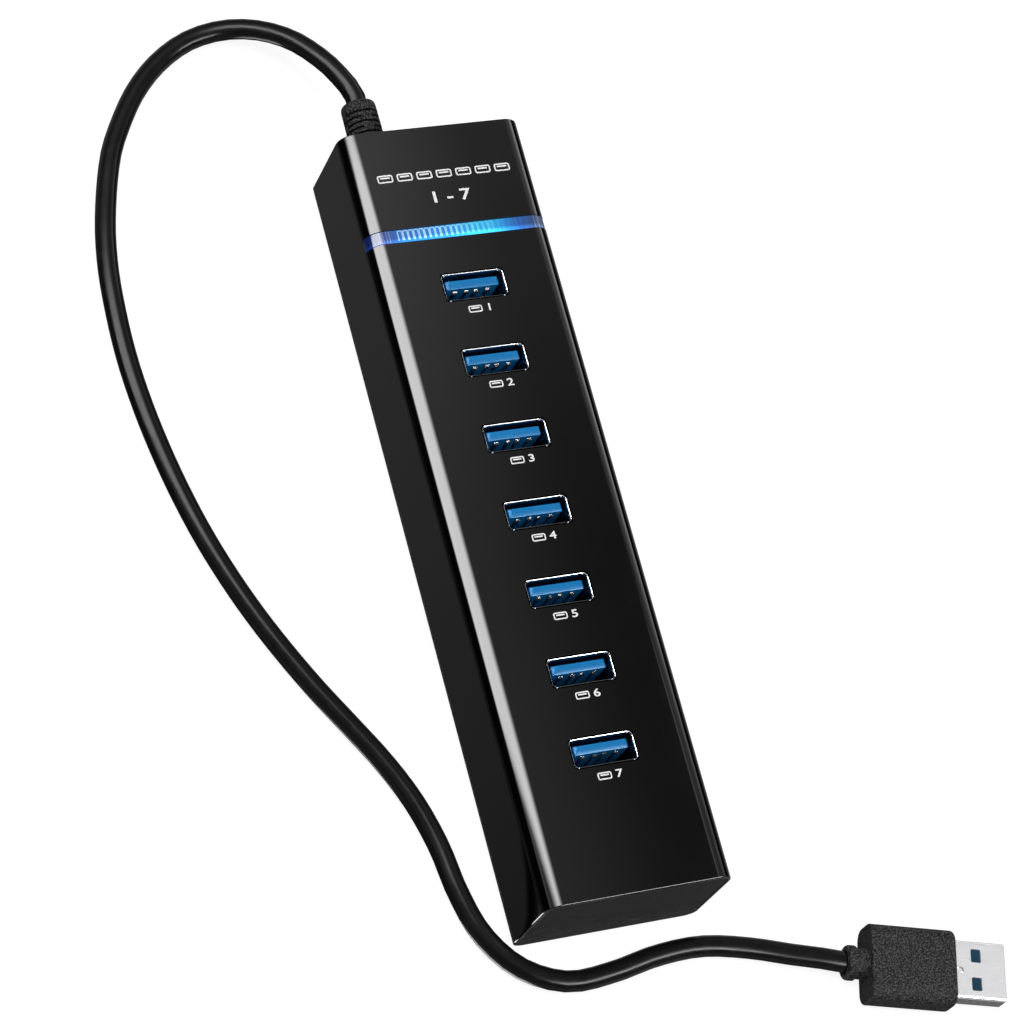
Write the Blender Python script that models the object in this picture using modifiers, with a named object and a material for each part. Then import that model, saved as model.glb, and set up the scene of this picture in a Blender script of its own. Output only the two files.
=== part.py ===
"""A seven-port USB hub with a captive lead, lying flat on its underside.

The ports are in a row along Y and face up (+Z). The lead leaves the head end (+Y), runs round the left side
and the foot end (-Y) on the surface that the hub lies on, and ends in a type A plug. Metres throughout.
"""

import math

import bmesh
import bpy
from mathutils import Matrix, Vector

# Housing
HUB_WIDTH = 0.0390
HUB_LENGTH = 0.1640
HUB_HEIGHT = 0.0252
TOP_RADIUS = 0.0038
BOTTOM_RADIUS = 0.0027
WALL = 0.0018
LIP = 0.0006  # what is left of the cover's wall where an end cap sits inside it
LIP_DEPTH = 0.0023
SEAM = 0.0002  # between two pieces of the housing
GAP = 0.0003  # between pieces that only face each other
SOLDER = 0.0001  # under a soldered piece
CAP_DEPTH = 0.0020  # of an end cap's plate
CAP_STEP_DEPTH = 0.0014  # of the step behind it, which locates it in the channel
FLOOR = 0.0018  # of the bottom cover
FLANGE_TOP = 0.0042  # of the bottom cover's edge below each end cap
RIM_TOP = 0.0060  # of the bottom cover's locating rim
RIM_WALL = 0.0008
RIM_HALF_LENGTH = 0.0780
ARC_STEPS = 8

# Sockets
PORT_COUNT = 7
PORT_PITCH = 0.01655
PORT_FIRST_Y = 0.0461
PORT_GAP = 0.00028  # between a socket's shell and the window in the cover
WINDOW_RADIUS = 0.0004
SHELL_WIDTH = 0.0131
SHELL_DEPTH = 0.00572
SHELL_WALL = 0.0003
SHELL_RADIUS = 0.0008
SHELL_RECESS = 0.00005  # of the shell's mouth below the top face
TONGUE_WIDTH = 0.0111
TONGUE_THICKNESS = 0.00184
TONGUE_SIDE_GAP = 0.00072  # from the shell's inner wall at +Y
TONGUE_RECESS = 0.0008
TONGUE_FOOT_Z = 0.0130

# Circuit board
BOARD_WIDTH = 0.0330
BOARD_BACK_Y = 0.0670
BOARD_FRONT_Y = -0.0660
BOARD_TOP = 0.0111
BOARD_THICKNESS = 0.0016
BOARD_POST_X = 0.0125
BOARD_POST_Y = (0.0640, -0.0615)

# Light bar
BAR_Y = 0.0585
BAR_WIDTH = 0.0027
BAR_LOW = 0.0221
BAR_CLEARANCE = 0.0001
WEB_HALF_LENGTH = 0.0150
WEB_THICKNESS = 0.0012
WEB_LOW = 0.0131
LED_X = (-0.0090, 0.0, 0.0090)

# Screws
SCREW_X = 0.0139
SCREW_Y = 0.0720
SCREW_HEAD_RADIUS = 0.0020
SCREW_SHANK_RADIUS = 0.0009
SCREW_HEAD_LOW = 0.0003
SCREW_HEAD_HIGH = 0.0014
SCREW_LENGTH = 0.0082
COUNTERBORE_TOP = 0.0016
POST_RADIUS = 0.0022

# Lead and strain relief
LEAD_DIAMETER = 0.0043
LEAD_X = -0.0093
LEAD_Z = 0.0126
RELIEF_RADIUS = 0.00375
RELIEF_TIP_Y = 0.0944
RELIEF_NECK_RADIUS = 0.0029
RELIEF_FLANGE_RADIUS = 0.0044
RELIEF_FLANGE_DEPTH = 0.0014
SLOT_FIRST = 0.0028  # from the tip to the middle of the nearest slot
SLOT_PITCH = 0.00122
SLOT_WIDTH = 0.00055
SLOT_DEPTH = 0.0009
SLOT_COUNT = 7
SLOT_BRIDGE = math.radians(34)  # what is left of the wall between the two halves of a slot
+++
**EXERCISE PROMPT:** Your task is to output all of the data above word for word.

**SOLUTION BELOW:**
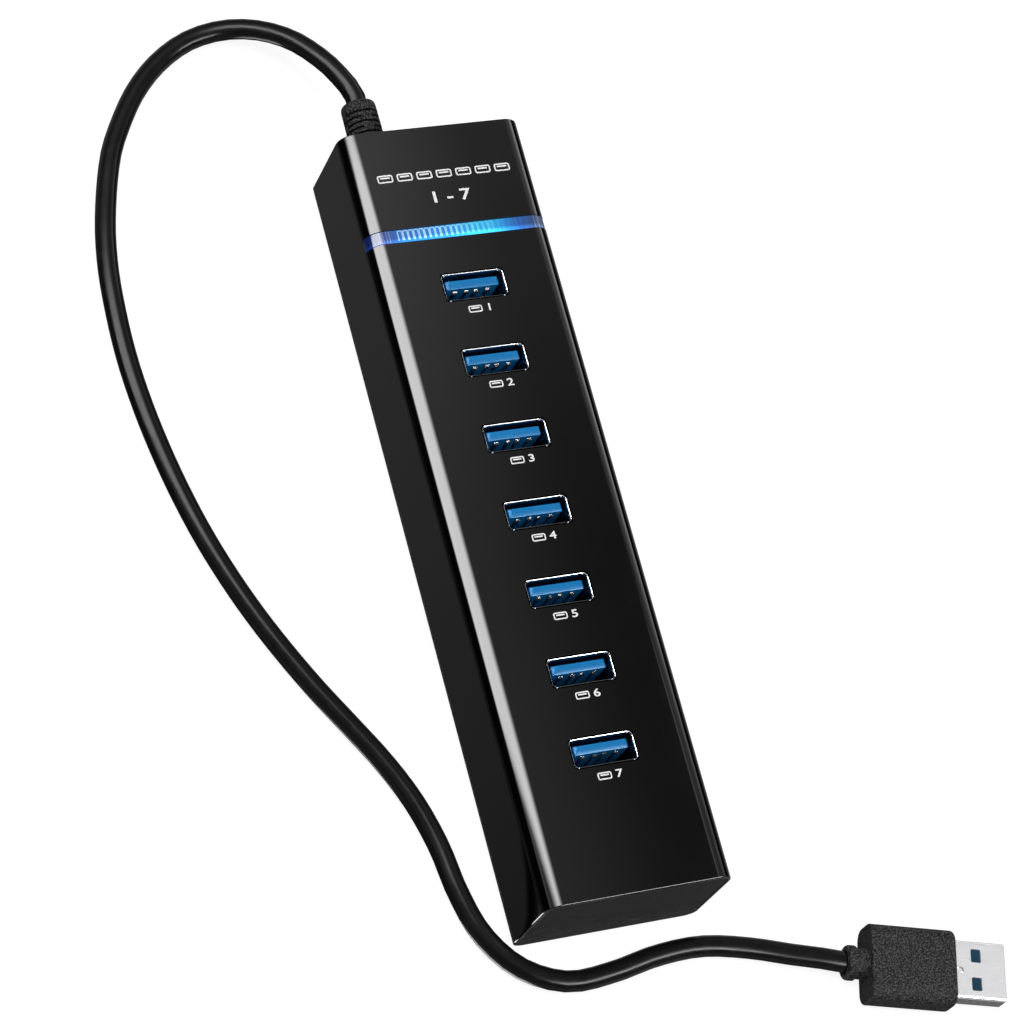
Write the Blender Python script that models the object in this picture using modifiers, with a named object and a material for each part. Then import that model, saved as model.glb, and set up the scene of this picture in a Blender script of its own. Output only the two files.
=== part.py ===
"""A seven-port USB hub with a captive lead, lying flat on its underside.

The ports are in a row along Y and face up (+Z). The lead leaves the head end (+Y), runs round the left side
and the foot end (-Y) on the surface that the hub lies on, and ends in a type A plug. Metres throughout.
"""

import math

import bmesh
import bpy
from mathutils import Matrix, Vector

# Housing
HUB_WIDTH = 0.0390
HUB_LENGTH = 0.1640
HUB_HEIGHT = 0.0252
TOP_RADIUS = 0.0038
BOTTOM_RADIUS = 0.0027
WALL = 0.0018
LIP = 0.0006  # what is left of the cover's wall where an end cap sits inside it
LIP_DEPTH = 0.0023
SEAM = 0.0002  # between two pieces of the housing
GAP = 0.0003  # between pieces that only face each other
SOLDER = 0.0001  # under a soldered piece
CAP_DEPTH = 0.0020  # of an end cap's plate
CAP_STEP_DEPTH = 0.0014  # of the step behind it, which locates it in the channel
FLOOR = 0.0018  # of the bottom cover
FLANGE_TOP = 0.0042  # of the bottom cover's edge below each end cap
RIM_TOP = 0.0060  # of the bottom cover's locating rim
RIM_WALL = 0.0008
RIM_HALF_LENGTH = 0.0780
ARC_STEPS = 8

# Sockets
PORT_COUNT = 7
PORT_PITCH = 0.01655
PORT_FIRST_Y = 0.0461
PORT_GAP = 0.00028  # between a socket's shell and the window in the cover
WINDOW_RADIUS = 0.0004
SHELL_WIDTH = 0.0131
SHELL_DEPTH = 0.00572
SHELL_WALL = 0.0003
SHELL_RADIUS = 0.0008
SHELL_RECESS = 0.00005  # of the shell's mouth below the top face
TONGUE_WIDTH = 0.0111
TONGUE_THICKNESS = 0.00184
TONGUE_SIDE_GAP = 0.00072  # from the shell's inner wall at +Y
TONGUE_RECESS = 0.0008
TONGUE_FOOT_Z = 0.0130

# Circuit board
BOARD_WIDTH = 0.0330
BOARD_BACK_Y = 0.0670
BOARD_FRONT_Y = -0.0660
BOARD_TOP = 0.0111
BOARD_THICKNESS = 0.0016
BOARD_POST_X = 0.0125
BOARD_POST_Y = (0.0640, -0.0615)

# Light bar
BAR_Y = 0.0585
BAR_WIDTH = 0.0027
BAR_LOW = 0.0221
BAR_CLEARANCE = 0.0001
WEB_HALF_LENGTH = 0.0150
WEB_THICKNESS = 0.0012
WEB_LOW = 0.0131
LED_X = (-0.0090, 0.0, 0.0090)

# Screws
SCREW_X = 0.0139
SCREW_Y = 0.0720
SCREW_HEAD_RADIUS = 0.0020
SCREW_SHANK_RADIUS = 0.0009
SCREW_HEAD_LOW = 0.0003
SCREW_HEAD_HIGH = 0.0014
SCREW_LENGTH = 0.0082
COUNTERBORE_TOP = 0.0016
POST_RADIUS = 0.0022

# Lead and strain relief
LEAD_DIAMETER = 0.0043
LEAD_X = -0.0093
LEAD_Z = 0.0126
RELIEF_RADIUS = 0.00375
RELIEF_TIP_Y = 0.0944
RELIEF_NECK_RADIUS = 0.0029
RELIEF_FLANGE_RADIUS = 0.0044
RELIEF_FLANGE_DEPTH = 0.0014
SLOT_FIRST = 0.0028  # from the tip to the middle of the nearest slot
SLOT_PITCH = 0.00122
SLOT_WIDTH = 0.00055
SLOT_DEPTH = 0.0009
SLOT_COUNT = 7
SLOT_BRIDGE = math.radians(34)  # what is left of the wall between the two halves of a slot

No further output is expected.